### DO THIS:
Your task is to quote the listing below exactly, beginning with its first line and ending on the line bearing "FRAME_SHIFT = (0.016375, -0.00433333)".

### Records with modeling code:
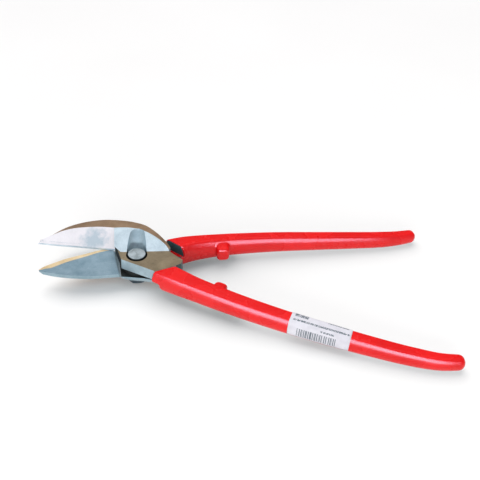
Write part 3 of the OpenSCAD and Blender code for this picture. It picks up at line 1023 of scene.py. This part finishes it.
def sheen_on_grips():
    """Pinkish light that shows only in the grips' gloss; the grips throw no red on the floor."""
    sheen = area("sheen", 0.36, (1.7, 0.9), 66.0, (0.80, 0.70, 0.94))
    sheen.visible_diffuse = False
    grips = bpy.data.collections.new("sheen_on_grips")
    for o in bpy.context.scene.objects:
        if o.name.endswith("_grip_dip"):
            grips.objects.link(o)
            o.visible_diffuse = False
    sheen.light_linking.receiver_collection = grips


floor()
world()
key = light("SUN", "key", (0.26, -0.48, -0.84), 2.3)
key.data.angle = math.radians(70)
key.visible_glossy = False
area("front", 0.30, (1.2, 0.34), 4.4)
sheen_on_grips()


# ---------- camera ----------

# The photo looks down on the table from the front. The tool lies on it tilted and turned a little,
# so the view is set up over the table and then brought into the tool's frame.
ELEVATION = math.radians(38.382)
DISTANCE = 486.25
CAMERA_ROLL = math.radians(-2.152)
TOOL_PITCH = math.radians(1.604)
TOOL_ROLL = math.radians(-1.145)
TOOL_YAW = math.radians(-2.181)
# Place of the pivot on the table, as seen from the point at which the camera looks
PIVOT_AT = Vector((-64.80, -32.55, 0.0))
SENSOR = 36
LENS = 50.1615
FRAME_SHIFT = (0.016375, -0.00433333)


def camera():
    to_tool = (Matrix.Rotation(-TOOL_PITCH, 3, "Y") @ Matrix.Rotation(-TOOL_ROLL, 3, "X")
               @ Matrix.Rotation(-TOOL_YAW, 3, "Z"))
    back = Vector((0, -math.cos(ELEVATION), math.sin(ELEVATION)))
    level = Vector((1, 0, 0))
    upright = back.cross(level)
    right = math.cos(CAMERA_ROLL) * level - math.sin(CAMERA_ROLL) * upright
    up = math.sin(CAMERA_ROLL) * level + math.cos(CAMERA_ROLL) * upright
    view = Matrix([to_tool @ v for v in (right, up, back)]).transposed().to_4x4()
    view.translation = (to_tool @ (back * DISTANCE - PIVOT_AT) + Vector((0, 0, MEETING_Z))) * MM
    cam = bpy.data.cameras.new("camera")
    cam.sensor_width = SENSOR
    cam.lens = LENS
    cam.shift_x, cam.shift_y = FRAME_SHIFT
    cam.clip_start, cam.clip_end = 0.01, 20
    o = bpy.data.objects.new("camera", cam)
    bpy.context.scene.collection.objects.link(o)
    o.matrix_world = view
    bpy.context.scene.camera = o


camera()
bpy.context.scene.view_settings.view_transform = "Standard"
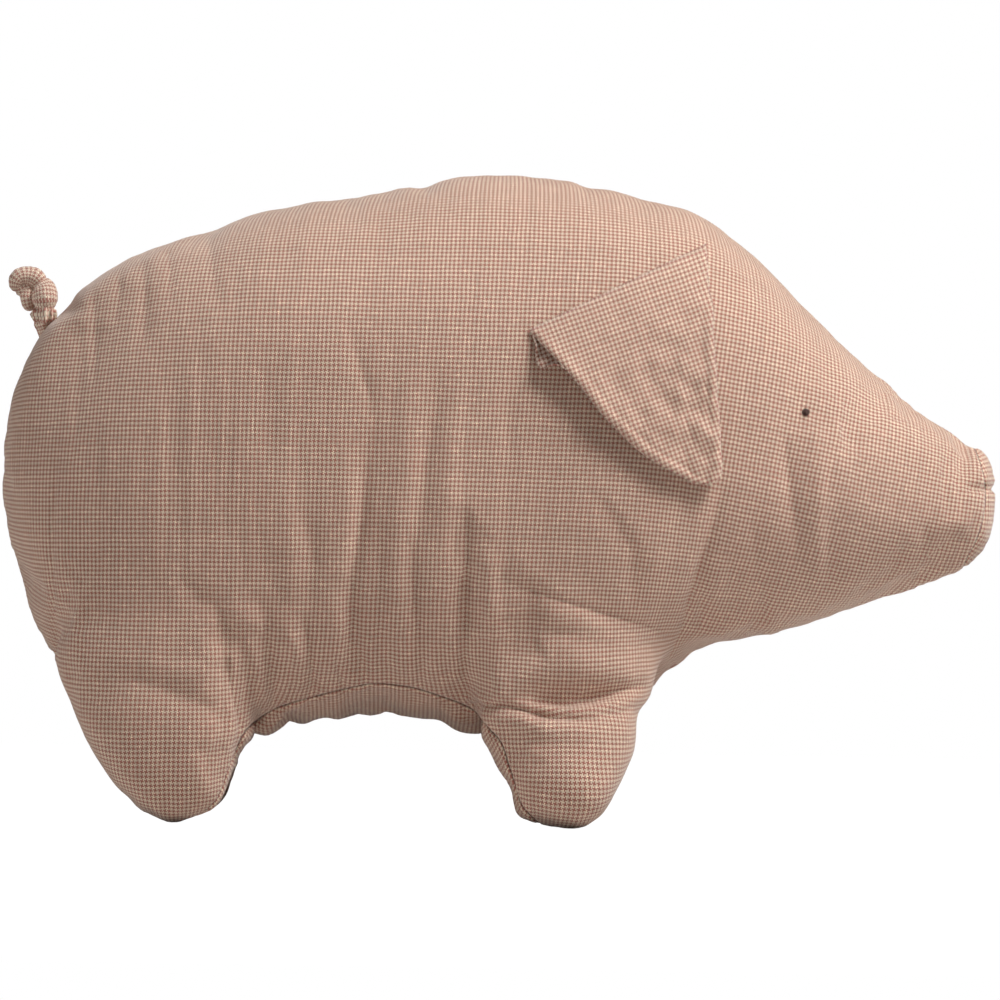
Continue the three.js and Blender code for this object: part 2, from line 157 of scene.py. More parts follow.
# %% Helpers for meshes: read and write points
def read(items, name, width, kind=float):
    values = np.empty(len(items) * width, kind)
    items.foreach_get(name, values)
    return values.reshape(-1, width)


def points_of(piece):
    return read(piece.data.vertices, "co", 3)


def normals_of(piece):
    return read(piece.data.vertices, "normal", 3)


def edges_of(piece):
    return read(piece.data.edges, "vertices", 2, int)


def set_points(piece, co):
    piece.data.vertices.foreach_set("co", co.ravel())
    piece.data.update()


# %% Helpers for objects: select, add, edit, join, apply, copy
def only(*pieces):
    """Selects these pieces and nothing else."""
    bpy.ops.object.select_all(action="DESELECT")
    for piece in pieces:
        piece.select_set(True)
    bpy.context.view_layer.objects.active = pieces[0]


def added(name, primitive, **settings):
    """Adds a primitive from Blender's own menu, selected alone."""
    bpy.ops.object.select_all(action="DESELECT")
    primitive(**settings)
    bpy.context.object.name = name
    return bpy.context.object


def joined(name, pieces):
    only(*pieces)
    bpy.ops.object.join()
    bpy.context.object.name = name
    return bpy.context.object


@contextmanager
def edit_mode(piece, kind="FACE", select="SELECT"):
    """Edit mode on one piece, with all of it selected unless select says otherwise."""
    only(piece)
    bpy.ops.object.mode_set(mode="EDIT")
    bpy.ops.mesh.select_mode(type=kind)
    if select:
        bpy.ops.mesh.select_all(action=select)
    yield
    bpy.ops.object.mode_set(mode="OBJECT")


def select_where(piece, kind, chosen):
    """Selects the points or faces that a mask names, and nothing else."""
    with edit_mode(piece, kind, "DESELECT"):
        pass
    items = piece.data.polygons if kind == "FACE" else piece.data.vertices
    items.foreach_set("select", chosen)


def halve_faces(piece, chosen):
    """Subdivides the faces whose points are all chosen."""
    select_where(piece, "VERT", chosen)
    with edit_mode(piece, select=None):
        bpy.ops.mesh.subdivide(number_cuts=1)


def make_smooth(piece):
    only(piece)
    bpy.ops.object.shade_smooth()


def paint(piece, material):
    piece.data.materials.clear()
    piece.data.materials.append(material)


def apply_new(piece, kind, **settings):
    """Adds a modifier and applies it at once."""
    only(piece)
    modifier = piece.modifiers.new(kind.title(), kind)
    for name, value in settings.items():
        setattr(modifier, name, value)
    bpy.ops.object.modifier_apply(modifier=modifier.name)


def remesh(piece, voxel):
    """Melts a piece into one closed skin of small even faces."""
    apply_new(piece, "REMESH", mode="VOXEL", voxel_size=voxel)


def copy_of(piece, name):
    twin = piece.copy()
    twin.data = piece.data.copy()
    twin.name = name
    bpy.context.scene.collection.objects.link(twin)
    return twin


# %% Helpers for values on a mesh: smooth, fade, measure
def neighbour_mean(values, ends):
    count = np.maximum(np.bincount(ends.ravel(), minlength=len(values)), 1)[:, None]
    total = np.stack([
        np.bincount(ends[:, 0], values[ends[:, 1], k], len(values))
        + np.bincount(ends[:, 1], values[ends[:, 0], k], len(values))
        for k in range(values.shape[1])], 1)
    return total / count


def smoothed(values, ends, times, weight=1.0):
    """Values drawn towards the mean of their neighbours, as often as times says."""
    weight = np.broadcast_to(np.asarray(weight, float), len(values))[:, None]
    for _ in range(times):
        values = values + 0.5 * weight * (neighbour_mean(values, ends) - values)
    return values


def step(value, low, high):
    """A soft step from 0 at low to 1 at high."""
    t = np.clip((value - low) / (high - low), 0, 1)
    return t * t * (3 - 2 * t)


def between(value, rise, fall):
    """1 between two soft limits: it rises over the first pair and falls over the second."""
    return step(value, *rise) * step(-value, -fall[1], -fall[0])


def bump(value, middle, reach):
    """1 at the middle, fading to nothing like a bell."""
    return np.exp(-((value - middle) / reach) ** 2)


def on_the_floor(points):
    """Nothing reaches below the floor."""
    points[:, 2] = np.maximum(points[:, 2], 0)
    return points


def dot(a, b):
    """The dot product of each row of a with the same row of b."""
    return np.einsum("ij,ij->i", a, b)


def unit(vectors):
    return vectors / np.maximum(np.linalg.norm(vectors, axis=1), 1e-9)[:, None]


def tree_of(points):
    """A search tree that finds the nearest of these points."""
    tree = KDTree(len(points))
    for i, point in enumerate(points):
        tree.insert(point, i)
    tree.balance()
    return tree


# %% Lines through points
def smooth_path(knots, count):
    """Points of a smooth line through the knots, evenly spaced by number."""
    return smooth_between(knots, np.linspace(0, len(knots) - 1, count))


def run_along(line):
    """How far along a line of points each of them is."""
    return np.concatenate([[0], np.cumsum(np.linalg.norm(np.diff(line, axis=0), axis=1))])


def even_path(knots, share):
    """Points of the smooth line through picture points, at shares of its length."""
    line = smooth_path(np.array([place(*knot) for knot in knots]), 400)
    run = run_along(line)
    return np.stack([np.interp(share * run[-1], run, line[:, k]) for k in range(2)], 1)


# %% Torso and head lie along X, legs stand along Z
def ball_of(name, around, rings):
    """A sphere, and each point's angle from its lower pole and its turn round the axis."""
    form = added(name, bpy.ops.mesh.primitive_uv_sphere_add,
                 segments=around, ring_count=rings, radius=1)
    x, y, z = points_of(form).T
    return form, np.arccos(np.clip(-z, -1, 1)), np.arctan2(y, x)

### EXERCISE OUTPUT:
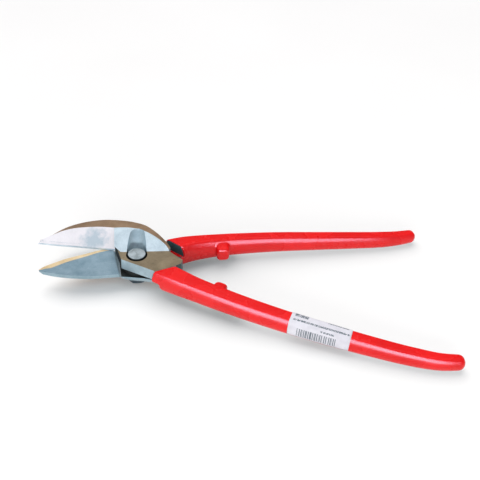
Write part 3 of the OpenSCAD and Blender code for this picture. It picks up at line 1023 of scene.py. This part finishes it.
def sheen_on_grips():
    """Pinkish light that shows only in the grips' gloss; the grips throw no red on the floor."""
    sheen = area("sheen", 0.36, (1.7, 0.9), 66.0, (0.80, 0.70, 0.94))
    sheen.visible_diffuse = False
    grips = bpy.data.collections.new("sheen_on_grips")
    for o in bpy.context.scene.objects:
        if o.name.endswith("_grip_dip"):
            grips.objects.link(o)
            o.visible_diffuse = False
    sheen.light_linking.receiver_collection = grips


floor()
world()
key = light("SUN", "key", (0.26, -0.48, -0.84), 2.3)
key.data.angle = math.radians(70)
key.visible_glossy = False
area("front", 0.30, (1.2, 0.34), 4.4)
sheen_on_grips()


# ---------- camera ----------

# The photo looks down on the table from the front. The tool lies on it tilted and turned a little,
# so the view is set up over the table and then brought into the tool's frame.
ELEVATION = math.radians(38.382)
DISTANCE = 486.25
CAMERA_ROLL = math.radians(-2.152)
TOOL_PITCH = math.radians(1.604)
TOOL_ROLL = math.radians(-1.145)
TOOL_YAW = math.radians(-2.181)
# Place of the pivot on the table, as seen from the point at which the camera looks
PIVOT_AT = Vector((-64.80, -32.55, 0.0))
SENSOR = 36
LENS = 50.1615
FRAME_SHIFT = (0.016375, -0.00433333)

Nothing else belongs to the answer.